I love how Hosseini has crafted Amir to be this beautifully dilemmatic character whom I cannot decide whether I want to hug him or slap him – his desire for paternal love and affirmation is so relatable that I feel anguished that Baba constantly deny him of the affection he tries so hard to earn. I see Amir’s possessiveness of Baba mirrored in myself as a child, where I resented my parents showing other children any form of attention or affection. I feel my heart break a little for him when he hears Baba speaks of him disapprovingly – he is trying so hard to change himself to be what Baba wants him to be, but alas, it is not in his nature. Baba – unable to appreciate the nature of Amir – pushes him away time and again, shutting him out both physically and emotionally. The pain is so clear in Hosseini’s words. Hosseini’s language has powerfully evoked all sorts of emotions in me through his short but impactful description of Amir’s stream of consciousness – his hurt and rejection, his insecurities and cowardice.

My heart hurts whenever Hassan is brought up in the story. He is a chararacter whom you cannot help but feel so sorry for because of his social circumstances and also because of the treatment he receives from Amir whom he considers to be a close friend. I feel peeved even when Amir plays “harmless pranks” on him as I see a potential for the harmless pranks to grow into something larger. Just as Hassan’s daunt in facing the bullies evoke a sense of admiration in the readers, Amir’s silence and cowardice is a cause of both disdain and irritation – yet at the same time, you can’t help but empathize with him to a certain extent.

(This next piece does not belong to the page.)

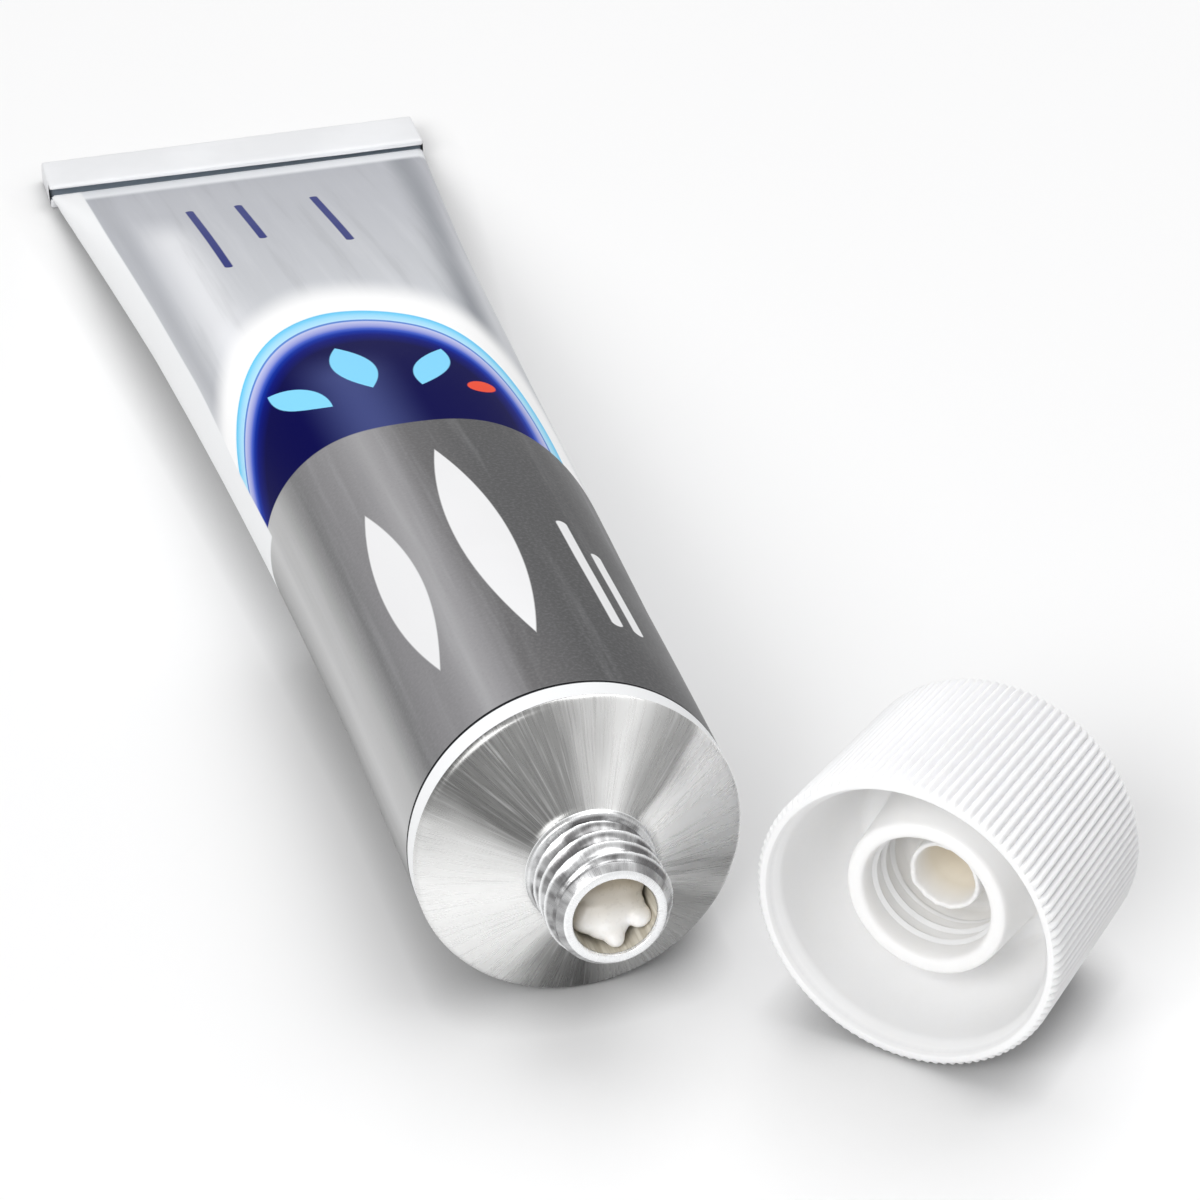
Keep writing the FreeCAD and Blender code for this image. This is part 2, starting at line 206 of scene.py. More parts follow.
def turned(rings: Sequence[Ring], segments: int,
           rib: Callable[[float], float] | None = None) -> bmesh.types.BMesh:
    """A turned form: a circle drawn out from ring to ring.

    Args:
        rings: The profile's rings in order.
        segments: Points round each ring.
        rib: Share of the rib depth to take off at an angle, or None for a plain ring.

    Returns:
        The form, with an int layer `ring` and `spoke` on its vertices.
    """
    form = bmesh.new()
    ring_tag = form.verts.layers.int.new("ring")
    spoke_tag = form.verts.layers.int.new("spoke")
    circle = bmesh.ops.create_circle(form, cap_ends=False, segments=segments, radius=1.0)["verts"]
    loop = sorted(circle, key=lambda vert: math.atan2(vert.co.y, vert.co.x) % (math.tau - 1e-9))
    for spoke, vert in enumerate(loop):
        vert[spoke_tag] = spoke
    edges = list(form.edges)
    for index, ring in enumerate(rings):
        if index:
            made = bmesh.ops.extrude_edge_only(form, edges=edges)["geom"]
            loop = [item for item in made if isinstance(item, bmesh.types.BMVert)]
            edges = [item for item in made if isinstance(item, bmesh.types.BMEdge)]
        for vert in loop:
            angle = math.tau * vert[spoke_tag] / segments
            radius = ring.radius - (ring.ribs * rib(angle) if rib else 0.0)
            vert.co = Vector((radius * math.cos(angle), radius * math.sin(angle), ring.height))
            vert[ring_tag] = index
    bmesh.ops.recalc_face_normals(form, faces=form.faces)
    return form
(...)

I can’t stop analyzing Hosseini’s brilliant use of language, pauses, sentence length, intertextual references and foreshadowing that send chills down my spine. My text is full of sticky notes and highlights now and I really loved every sentence I have read this far. Never did I think that I will enjoy reading a book so much, so undistractedly again!

It is a tragic piece – so poignant that the story will stay with you long time after you read each chapter.